As the GitHub model of their domain is event-based, this has easily and effectively supported the recently announced GitHub Actions, which allow developers to react to key lifecycle stages and trigger container-based actions that can be composed as part of a delivery workflow.

Finally, Johnson mentioned the benefits of ChatOps and automation, and "Why You Need a Software Delivery Machine". Discussing the recent work of the Atomist team, he has seen many engineering teams benefit from using developer-focused instant messaging tooling like Slack and Microsoft Teams to trigger automated delivery practices, such as the creation of a well-formed application template, or the deployment and execution of tests within an environment.

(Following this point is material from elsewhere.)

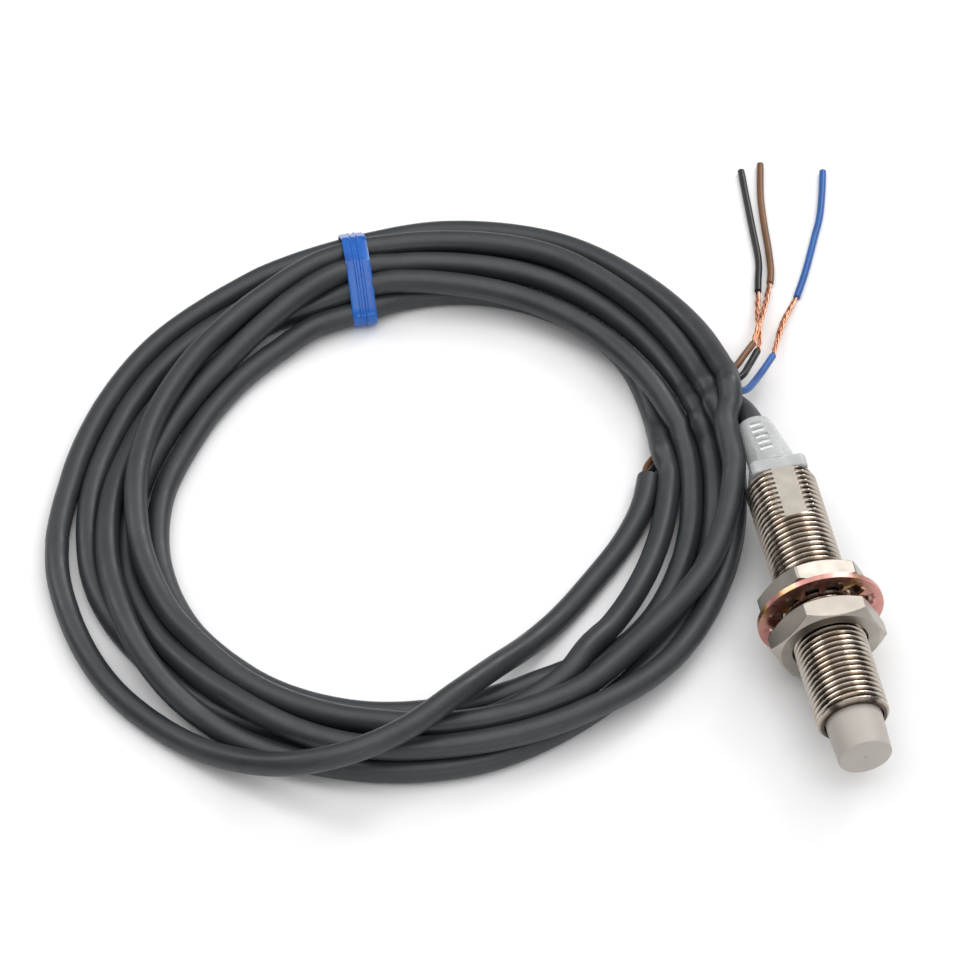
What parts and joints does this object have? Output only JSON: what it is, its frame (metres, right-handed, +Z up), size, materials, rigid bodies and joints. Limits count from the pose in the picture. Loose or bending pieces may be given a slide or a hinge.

With a reference to the famous quote from Mark Andresson, Johnson concluded the conversation by stating that as much as "software is eating the world", he believes that "software developers are eating operations". Accordingly, now is the time to take a step back and make sure the industry is taking a strategic approach to how operational tasks can be codified and automated. He noted that "operations isn't going anywhere", and that "ops-focused skill sets will be in demand for many years to come", but much of the higher-level delivery-focused aspects of this discipline are now becoming the domain of the software engineer.

The reaction to the announcement has been generally positive online, with over 170 signatories of the manifesto at the time of publication of this news piece, although Stefan Tilkov, CEO at INNOQ, did note on Twitter that the "'70s scripting language' hate seems a little odd".

Authors of the manifesto include: Kenny Bastani, Marc Holmes, Rod Johnson, Jessica Kerr, Mik Kersten, Russ Miles, Erin Schnabel, and Matt Stine. The manifesto also acknowledges the help and refinement of many members within the software delivery community. The Software Defined Delivery Manifesto can be read in full on the supporting website.